Under Bakiev, the story was much the same. The congressional panel heard that as much as $8 million a month was being skimmed off fuel payments at the base.

RFE/RL's Kyrgyz Service has reported that the interim government says more than $20 million in cash and gold belonging to Bakiev and his family has been uncovered in Kyrgyz banks, and more is expected to be found.

In Bishkek, not surprisingly, the new government has launched its own investigation into what has happened since 2005 at Manas -- looking into the U.S. money flowing into the base and what flowed in turn into the pockets of Bakiev's cronies and family members.

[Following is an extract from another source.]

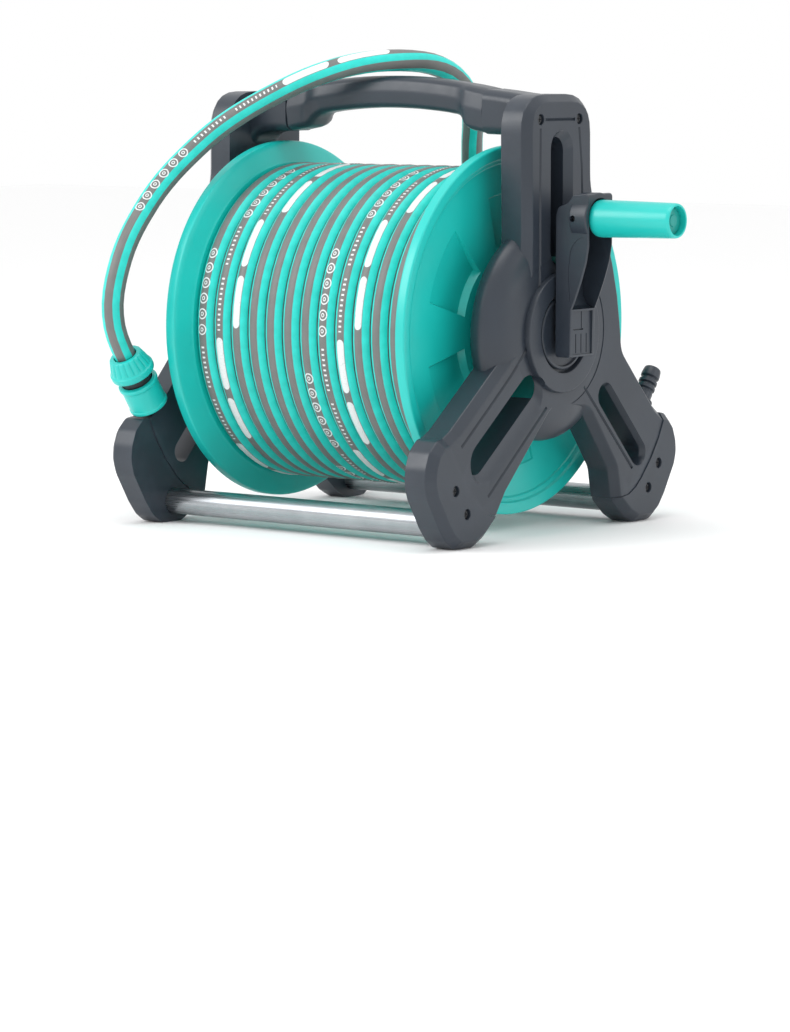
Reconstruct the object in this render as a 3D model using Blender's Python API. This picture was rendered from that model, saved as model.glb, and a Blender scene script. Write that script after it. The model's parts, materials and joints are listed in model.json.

Horton said he had seen some of the documents and that there were "numerous red flags of the sort traditionally used by our Department of Justice in looking at bribery cases relating to public contracts, which suggest strongly that we may be looking at a violation of the Foreign Corrupt Practices Act and other antibribery statutes. And certainly there [are] sufficient red flags to merit the opening of a formal and detailed inquiry into what transpired."

With the committee's investigation just getting under way, Chairman Tierney vowed that answers to the "who, what, and where of the contractual dealings at Manas will be answered in due course."

As Horton pointed out, the interim Kyrgyz government already suspects it knows the answers to those questions.

But he urged the committee to uncover all the evidence that's out there, regardless of how bad it might reflect on the U.S. government, saying, "It's our responsibility to operate transparently, get to the bottom of the facts, and admit we made a mistake, if in fact we did."